3. Confidence rebuilds slowly during a long search.
Every senior professional I've worked with after 3+ months of unsuccessful self-search needs to rebuild confidence before they interview well. The first interview after the search feels different, it's recovery, not closing. Knowing this in advance helps both the candidate and the search plan.
4. The right pivot is usually narrower than candidates think.
When candidates want to pivot industries or functions, they often imagine a wholesale identity change. The successful pivots I've seen are almost always narrower, a translation of existing experience into the target industry's vocabulary, not a reinvention. Broadridge becomes "B2B SaaS-adjacent client services" rather than "I'll learn SaaS from scratch."
5. Returning clients are the strongest signal.
The clients who come back for a second engagement (often 2–4 years later) are the most reliable proof that the work compounds. They typically come back with a more senior role and want help running the next senior search. The pattern of repeat clients is more meaningful than any single review.

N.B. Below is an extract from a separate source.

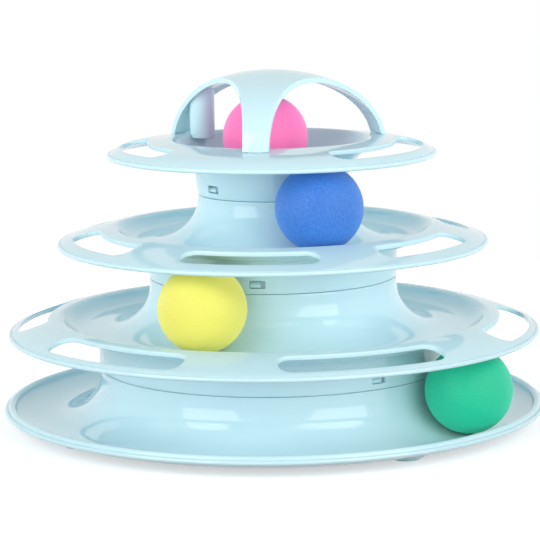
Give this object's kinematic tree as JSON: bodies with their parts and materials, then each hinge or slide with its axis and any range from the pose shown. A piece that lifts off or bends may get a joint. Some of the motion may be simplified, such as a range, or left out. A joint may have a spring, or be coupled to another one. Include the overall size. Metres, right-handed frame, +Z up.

6. Capacity caps protect quality.
I cap at 5 active engagements at any time. This isn't a marketing posture, it's a structural requirement. Beyond 5 active clients, the daily-touch quality the practice depends on becomes impossible. Shortcuts creep in. Reviews drift. The cap is the discipline that keeps the work consistent.
7. The clients who land are the ones who stay engaged.
The single biggest predictor of search outcome isn't candidate quality. It's engagement quality during the search itself. Candidates who approve shortlists fast, who flag concerns honestly, who recalibrate when data says to, they land. Candidates who go silent for 10 days, then ask why nothing is happening, often produce the slow searches.
The meta-pattern
Across all 498 engagements, the meta-pattern is this: search outcomes are determined less by the candidate's resume strength or the recruiter's effort and more by the search system's clarity. Clear sourcing channel. Clear tailoring. Clear approval flow. Clear measurement. Clear recalibration triggers.
When those five components are in place, even mid-tier candidates land in 6–10 weeks. When they're missing, even strong candidates stall.
The work isn't about hidden tricks or insider connections. It's about running a system that most people don't have the time, structure, or experience to set up alone.